The ‘Israeli KKK’ invited to the table

In his efforts to cobble together a governing coalition, Netanyahu campaigned in the recent election alongside the notoriously far-right extremist Jewish Power party. Referred to by journalist Jonathan Cook as ‘Israel’s version of the Ku Klux Klan’, Jewish Power is the spiritual successor of Kach, – an extremist far-right party designated as a terrorist organisation by most western countries and which was banned from Israeli elections in 1988 due to its virulent racism. Most of Jewish Power’s leadership are former Kach supporters, including its leader Itamar Ben-Gvir, who has called for all Palestinian candidates to be barred from Israeli elections, claiming they are all ‘terrorist supporters’, and who venerates Baruch Goldstein, the Israeli settler who murdered 29 Palestinians in a shooting at the Ibrahimi Mosque in Hebron in 1994.
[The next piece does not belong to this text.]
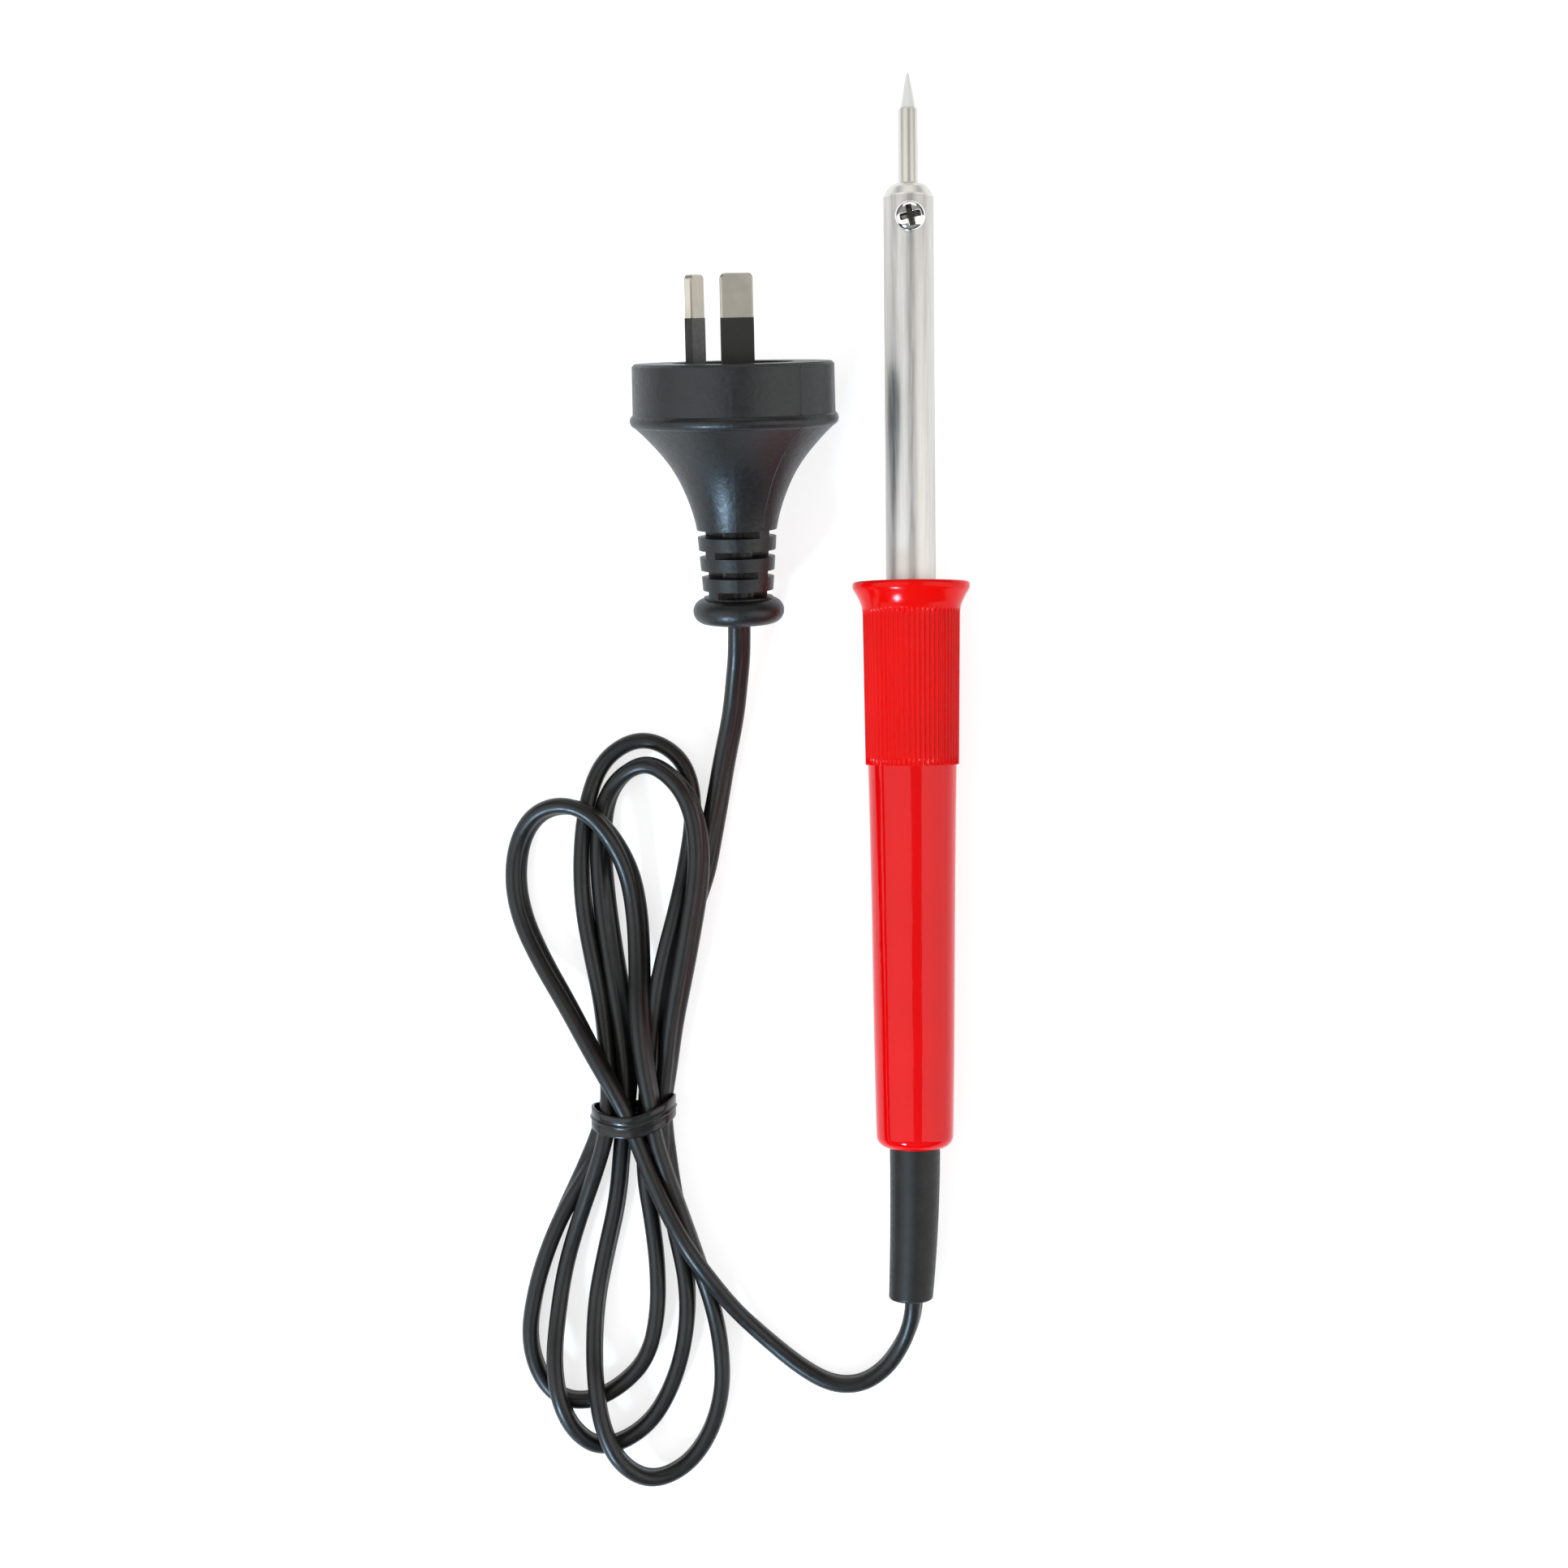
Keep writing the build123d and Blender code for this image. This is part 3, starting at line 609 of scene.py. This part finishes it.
def grip_rings():
    """Close rings where the flutes run in, then few along the straight ribs."""
    straight = GRIP_REAR - STRAIGHT_START
    stations = CLOSE_RINGS + [
        STRAIGHT_START + straight * step / STRAIGHT_RINGS for step in range(STRAIGHT_RINGS + 1)
    ]
    fine = []
    for (start, low), (end, high) in zip(collar_profile, collar_profile[1:]):
        pieces = FINE_PIECES if start <= FINE_FROM else 1
        fine += [
            (start + (end - start) * part / pieces, low + (high - low) * part / pieces)
            for part in range(pieces)
        ]
    fine.append(collar_profile[-1])
    slope = (GRIP_REAR_RADIUS - RIBS_START_RADIUS) / (GRIP_REAR - RIBS_START)
    fine += [
        (station, RIBS_START_RADIUS + slope * (station - RIBS_START)) for station in stations
    ]
    rings = [grip_ring(station, radius) for station, radius in fine]
    along, inward = GRIP_REAR_BEVEL
    rings.append(grip_ring(GRIP_REAR - along, GRIP_REAR_RADIUS - inward, fluted=False))
    rings.append(grip_ring(GRIP_REAR - along, GRIP_REAR_BORE, fluted=False))
    return rings


grip = make_mesh("ribbed_grip", *skin(grip_rings(), capped=False), red_grip, slot="grip_red")
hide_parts("grip_sleeve")


# ---- clamp screw ----------------------------------------------------------------------
# Its lengths are in millimetres in the iron's own frame.
SCREW_STATION = 71.6
SHANK_RADIUS = 1.5
SHANK_END = 2.05
HEAD_RADIUS = 3.0
HEAD_UNDERSIDE = 5.6
HEAD_HEIGHT = 2.1
HEAD_SIDE = 0.75
HEAD_UNDER_BEVEL = 0.1
NECK_FILLET = 0.05
RECESS_TWIST = math.radians(13)
RECESS_HALF_LENGTH = 2.1
RECESS_HALF_WIDTH = 0.6
RECESS_DEPTH = 1.1
RECESS_WALL_RUN = 0.22  # how far its walls lean in
RECESS_END_RUN = 0.3
HEAD_STEPS = 120
DOME_RINGS = 64


def recess_cut(across, along):
    """How deep the crossed slots are there: their walls lean in and their ends are rounded."""
    turned = (
        across * math.cos(RECESS_TWIST) + along * math.sin(RECESS_TWIST),
        along * math.cos(RECESS_TWIST) - across * math.sin(RECESS_TWIST),
    )
    cuts = []
    for lengthwise, sidewise in (turned, turned[::-1]):
        wall = share(RECESS_HALF_WIDTH - abs(sidewise), RECESS_WALL_RUN)
        end = share(RECESS_HALF_LENGTH - abs(lengthwise), RECESS_END_RUN)
        cuts.append(wall * end)
    return RECESS_DEPTH * max(cuts)


def screw_ring(radius, height, cut=False):
    """A ring of the screw at a height over the iron's axis."""
    ring = []
    for step in range(HEAD_STEPS):
        angle = 2 * math.pi * step / HEAD_STEPS
        across, along = radius * math.cos(angle), radius * math.sin(angle)
        level = height - (recess_cut(across, along) if cut else 0.0)
        ring.append(iron_frame @ (Vector((across, level, SCREW_STATION + along)) * MM))
    return ring


def screw_rings():
    """The screw from its shank's end, round the head's underside and side, over the dome."""
    rings = [
        screw_ring(SHANK_RADIUS, SHANK_END),
        screw_ring(SHANK_RADIUS, HEAD_UNDERSIDE - NECK_FILLET),
        screw_ring(SHANK_RADIUS + NECK_FILLET, HEAD_UNDERSIDE),
        screw_ring(HEAD_RADIUS - HEAD_UNDER_BEVEL, HEAD_UNDERSIDE),
        screw_ring(HEAD_RADIUS, HEAD_UNDERSIDE + HEAD_UNDER_BEVEL),
    ]
    dome = HEAD_HEIGHT - HEAD_SIDE
    for step in range(DOME_RINGS):
        slant = math.pi / 2 * step / DOME_RINGS
        radius = HEAD_RADIUS * math.cos(slant)
        height = HEAD_UNDERSIDE + HEAD_SIDE + dome * math.sin(slant)
        rings.append(screw_ring(radius, height, cut=True))
    return rings


pan_head = make_mesh(
    "pan_head", *skin(screw_rings()), chrome_material(), body="tip_screw", slot="screw_chrome"
)
# Painted shade: each point on the head's top keeps how deep the cross slots are cut there, and the
# plating's colour darkens with it.
recess_shade = pan_head.data.attributes.new(RECESS_SHADE_ATTRIBUTE, "FLOAT", "POINT")
to_iron = iron_frame.inverted()
for vertex, depth in zip(pan_head.data.vertices, recess_shade.data):
    local = to_iron @ vertex.co / MM
    if local.y > HEAD_UNDERSIDE + 2 * HEAD_UNDER_BEVEL:
        depth.value = recess_cut(local.x, local.z - SCREW_STATION) / RECESS_DEPTH
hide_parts("tip_screw")


# ---- plug's parting line --------------------------------------------------------------
SEAM_ANGLES = (49, 229)  # degrees from the plug's right, seen from behind its face
SEAM_HALF_WIDTH = 0.16 * MM
SEAM_HEIGHT = 0.09 * MM
SEAM_SINK = 0.1 * MM
SEAM_START = -0.7
SEAM_LENGTH = 31.6
SEAM_RINGS = 90
OUTSIDE_PLUG = 30


def seam_rings(angle):
    """A low ridge that follows the plug's outside from its face to the first slot."""
    body = frame["nodes"]["plug_body"]
    to_body = body.matrix_world.inverted()
    radial = Vector((math.cos(angle), math.sin(angle), 0))
    sideways = Vector((-radial.y, radial.x, 0))
    rings = []
    for step in range(SEAM_RINGS):
        station = SEAM_START - SEAM_LENGTH * step / (SEAM_RINGS - 1)
        start = plug_frame @ ((radial * OUTSIDE_PLUG + Vector((0, 0, station))) * MM)
        inward = (plug_frame.to_3x3() @ -radial).normalized()
        found, place, normal, _ = body.ray_cast(to_body @ start, to_body.to_3x3() @ inward)
        if not found:
            continue
        place = body.matrix_world @ place
        normal = (body.matrix_world.to_3x3() @ normal).normalized()
        side = plug_frame.to_3x3() @ sideways * SEAM_HALF_WIDTH
        sunk = place - normal * SEAM_SINK
        top = place + normal * SEAM_HEIGHT
        rings.append([sunk - side, place - side, top, place + side, sunk + side])
    return rings


for index, seam_angle in enumerate(SEAM_ANGLES):
    ridge = skin(seam_rings(math.radians(seam_angle)))
    make_mesh(f"parting_line_{index}", *ridge, plug_skin, slot="plug_pvc")


# ---- floor and lights -----------------------------------------------------------------
def softbox(name, place, size, radiance, color=(1, 1, 1)):
    """A rectangular light that faces the object, as bright as the radiance says."""
    data = bpy.data.lights.new(name, "AREA")
    data.shape = "RECTANGLE"
    data.size, data.size_y = size
    data.energy = radiance * math.pi * size[0] * size[1]
    data.color = color
    lamp = bpy.data.objects.new(name, data)
    lamp.location = place
    lamp.rotation_euler = (-Vector(place)).to_track_quat("-Z", "Y").to_euler()
    scene.collection.objects.link(lamp)


FLOOR_REACH = 6.0
FLOOR_DROP = 0.3 * MM  # just under the lowest pieces
FLOOR_GLOW = 0.72


def floor_piece():
    """A plain pale floor that glows enough to stay almost free of shadow."""
    mesh = bpy.data.meshes.new("floor")
    corners = [(across * FLOOR_REACH, along * FLOOR_REACH, 0)
               for across, along in ((-1, -1), (1, -1), (1, 1), (-1, 1))]
    mesh.from_pydata(corners, [], [(0, 1, 2, 3)])
    finish = Finish("pale_floor", (0.5, 0.5, 0.5), 0.85)
    finish.shader.inputs["Emission Color"].default_value = (1, 1, 1, 1)
    finish.shader.inputs["Emission Strength"].default_value = FLOOR_GLOW
    mesh.materials.append(finish.vary_color(0.5, 0.004).material)
    floor = bpy.data.objects.new("floor", mesh)
    floor.location.z = -FLOOR_DROP
    scene.collection.objects.link(floor)


def studio_world():
    """A dim room: dark near the horizon, grey overhead."""
    world = bpy.data.worlds.new("studio")
    world.use_nodes = True
    nodes, links = world.node_tree.nodes, world.node_tree.links
    place = nodes.new("ShaderNodeTexCoord")
    split = nodes.new("ShaderNodeSeparateXYZ")
    shades = nodes.new("ShaderNodeValToRGB")
    stops = [(0.0, 0.05), (0.25, 0.1), (0.5, 0.3), (0.8, 0.35), (1.0, 0.28)]
    while len(shades.color_ramp.elements) < len(stops):
        shades.color_ramp.elements.new(0.5)
    for element, (position, grey) in zip(shades.color_ramp.elements, stops):
        element.position = position
        element.color = (grey, grey, grey, 1)
    links.new(place.outputs["Generated"], split.inputs["Vector"])
    links.new(split.outputs["Z"], shades.inputs["Fac"])
    links.new(shades.outputs["Color"], nodes["Background"].inputs["Color"])
    scene.world = world


floor_piece()
softbox("left_softbox", (-0.80, -0.10, 0.80), (0.95, 1.7), 1.35)
softbox("right_softbox", (1.00, -0.15, 0.68), (0.95, 1.7), 1.65)
softbox("far_softbox", (0.0, 1.35, 0.62), (1.3, 0.7), 1.3)
softbox("cool_key", (-0.60, -0.90, 0.70), (0.2, 0.2), 150, (0.5, 0.76, 1.0))
studio_world()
Netanyahu embraced Jewish Power during this election campaign, promising the new Religious Zionism coalition, of which Jewish Power is a member, an important seat on Israel’s Judicial Appointments Committee. Election posters featured Netanyahu and Ben-Gvir side-by-side, and this alliance yielded great dividends for the latter. While Jewish Power had never before managed to pass the vote threshold to hold a seat in parliament, Religious Zionism is forecast to win seven seats, a significant proportion in Israel’s fractious political system.

However, just as the KKK was only the most explicit expression of the structural racism inherent in the US’s political system, so too is Jewish Power only a by-product of the intrinsic racism of the Israeli state. Many of its most racist positions are also held by Likud, including rejection of Palestinian statehood, support for the annexation of the West Bank, and opposition to relationships between Jews and Palestinians. As Cook points out, Jewish Power’s past electoral struggles are due in part to its difficulty in distinguishing itself from other mainstream parties that share its racist views.
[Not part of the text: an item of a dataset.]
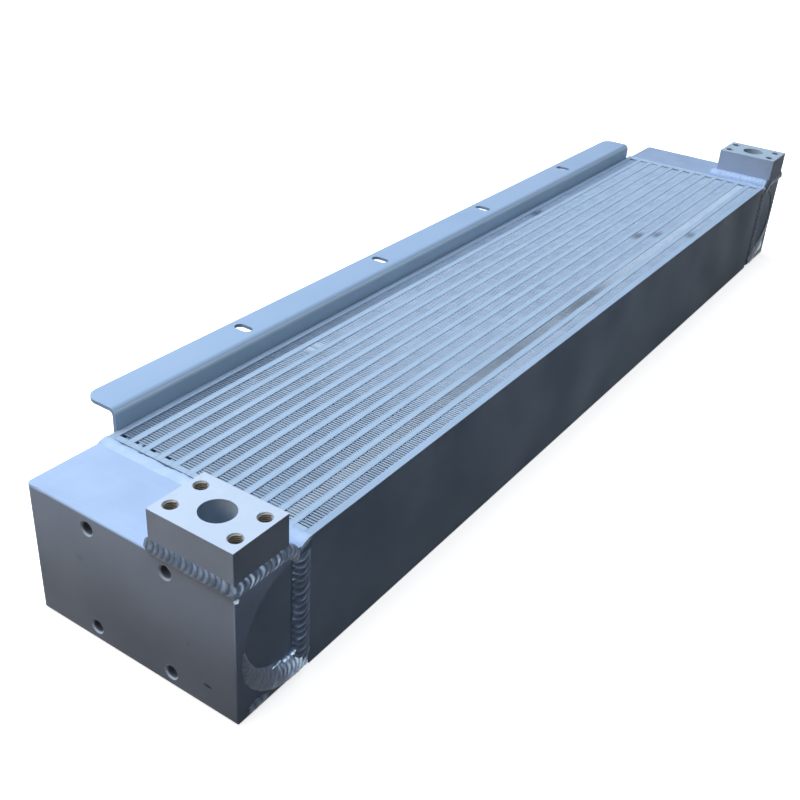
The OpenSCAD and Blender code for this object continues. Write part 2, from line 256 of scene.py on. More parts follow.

Netanyahu courts Palestinian voters

At the same time as courting the racist right, Netanyahu has made unprecedented overtures towards Palestinian citizens of Israel during the election campaign. He rebranded himself ‘Abu Yair’ for Israel’s Palestinian minority, mimicking the Arab custom of nicknaming parents after their eldest son. Netanyahu made more visits to Israel’s Palestinian community during the last three months than during the rest of his political career, and released videos on social media showing him visiting Bedouin villages. The most important result of these efforts has been Netanyahu’s success in splitting the Joint List, a coalition of Palestinian parties formed in 2015 which has consistently been a thorn in the side of the Israeli government as it had formed one of the largest blocs in the Parliament. The United Arab List (UAL), a conservative Islamist faction of the Joint List, split from the coalition after being enticed by the possibility of joining a Netanyahu government. UAL’s leader Mansour Abbas argued during the campaign that by doing so he could extract concessions from Netanyahu for Palestinians in Israel, signalling that in return he may support Netanyahu’s efforts to shield himself from prosecution. This is the argument of a collaborator.
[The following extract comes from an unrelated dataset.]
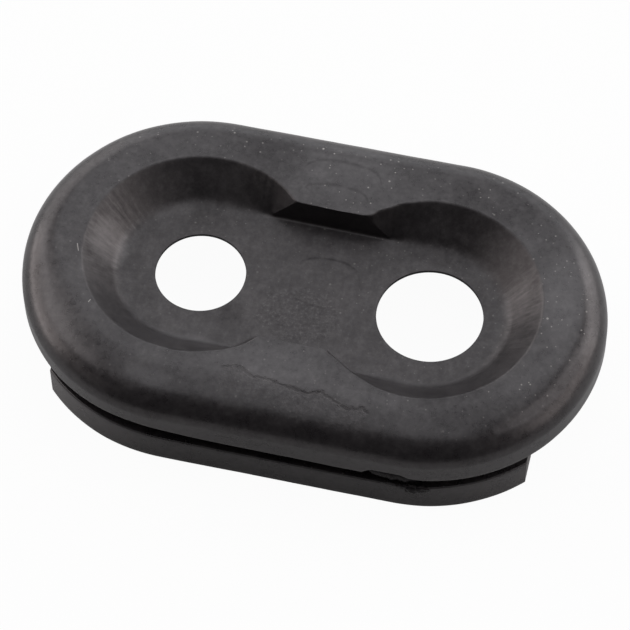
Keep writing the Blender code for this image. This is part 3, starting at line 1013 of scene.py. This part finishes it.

But Religious Zionism has ruled out the possibility of joining a coalition with the UAL, and in any case the election results appear to have denied Netanyahu the chance to form a government even if UAL were involved. But as a result of this fracture between the Palestinian parties, the 15 seats won by the Joint List in the previous election dropped to seven, while UAL is expected to squeak over the threshold with four seats. By weakening the Joint List, Netanyahu has undermined its usefulness to a coalition of his political opponents. More importantly, this divide-and-rule approach has pushed the rights of Palestinians in the West Bank and Gaza further out of the Israeli political picture. Unlike their counterparts in the Israeli state or their Jewish neighbours in illegal settlements, they are not allowed to vote in Israeli elections, despite the fact that the Israeli government effectively governs all aspects of their lives. The Joint List is the only voice that has spoken out for those excluded Palestinians in the Israeli parliament; by splitting from the Joint List and signalling its willingness to ally with a Netanyahu government, the UAL has abandoned Palestinians under occupation in exchange for false promises of greater rights for Palestinians living in the Israeli state.

This is betrayal; anti-Palestinian racism is inherent to the Israeli state and will not be overturned by such an opportunistic gambit by the UAL. The UAL knows that Netanyahu’s gestures towards Palestinians in Israel are far from genuine; he built his career on the iron fist with which he has crushed any and all Palestinian resistance to Israeli oppression. This is the same Netanyahu who oversaw the massacre of over 2,000 Palestinians in Gaza during Operation Protective Edge in 2014, who has openly plotted to annex the occupied West Bank and whose government brought in the Nation State Law which effectively codified the second-class citizenship status of Palestinians living in Israel. From his warning in 2015 that ‘the Arabs are coming out to vote in droves’ to his attempts to intimidate Palestinian voters by sending armed Likud election ‘monitors’ into Palestinian communities during the 2019 election, Netanyahu’s crimes against Palestinians, both within and outside the Israel state, are too numerous to count.

The results so far indicate that, barring an unlikely coalition of Netanyahu’s opponents, the Israeli state is heading for a fifth election very soon, until which Netanyahu will remain in office. Whatever the outcome, however, the answer to Israel’s anti-Palestinian consensus will not come through electoral haggling, but through Palestinian resistance beyond the ballot box.